Perhaps the contactee is informed by mental telepathy that he should report promptly to a certain lonely spot in the desert. Upon obeying, he is met by a flying saucer whose occupants are, as a rule, beautifully humanoid and who frequently take him into their confidence by allowing him to photograph themselves and their craft, inviting him in for a look at the control panels, and perhaps taking him for a quick spin, sometimes to Mars or Venus but best of all to the mysterious planet on the other side of the sun, unobservable from mother earth.

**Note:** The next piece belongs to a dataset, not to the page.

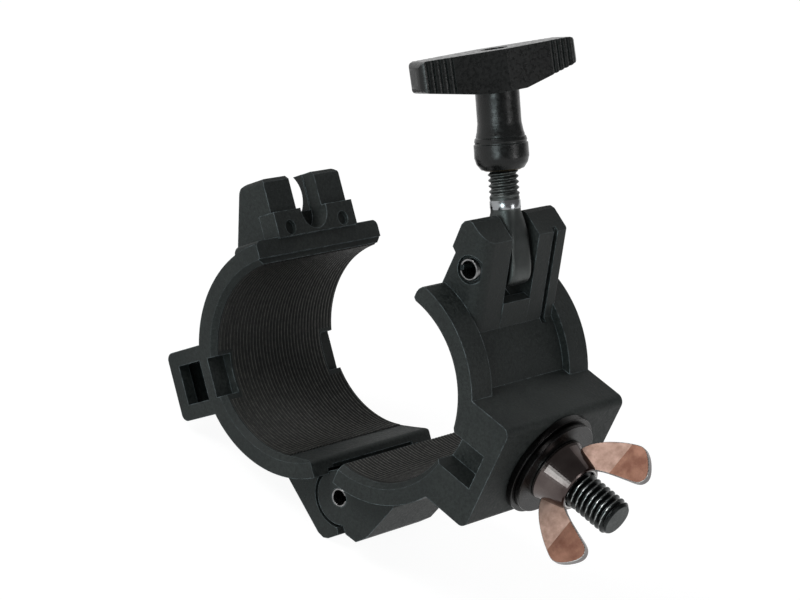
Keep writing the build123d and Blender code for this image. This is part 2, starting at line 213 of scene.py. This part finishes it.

Everything about these stories seems to cry hoax. The proof is typically a series of photographs (which could easily be fraudulent) and copious quantities of pseudoscience. Someone who had really contacted visitors from another world should surely be able to do better than that. Why should visitors from another world bother with such obscure representatives of the human race, anyway? Their message is always that man must cease his wars or be destroyed, but why should such an important message be given to someone who is bound to be considered a liar when he delivers it?¹
And from Wikipedia:
The most common arguments contrary to Adamski’s claims forwarded by skeptics in the 1950s is that living on the planet Venus was technologically impossible considering Earth’s technological advancement (in the 1950s), owing to its environmental conditions. These conditions include an atmospheric pressure at the planet’s surface which is 92 times that of Earth, clouds composed of a substance thought to be sulfuric acid, and an average surface temperature of 461.85 °C. It follows that, no human from Earth could live on the surface of the planet without a highly developed technology (such as the modern Antarctic bases, underwater submarine docks and the planned Moon bases and space stations developed by NASA in the 21st century), and as a result most considered Mr. Adamski’s claims to be a technological impossibility for the 1950s. It should be noted however, that the alleged Venusian visitors stated they lived in underground cities, thus not being exposed to hostile conditions on the surface.²
¹ Frank B. Salisbury, “The Scientist and the UFO” in BioScience, Vol. 17, No. 1, (Jan., 1967: 15-24, p. 19).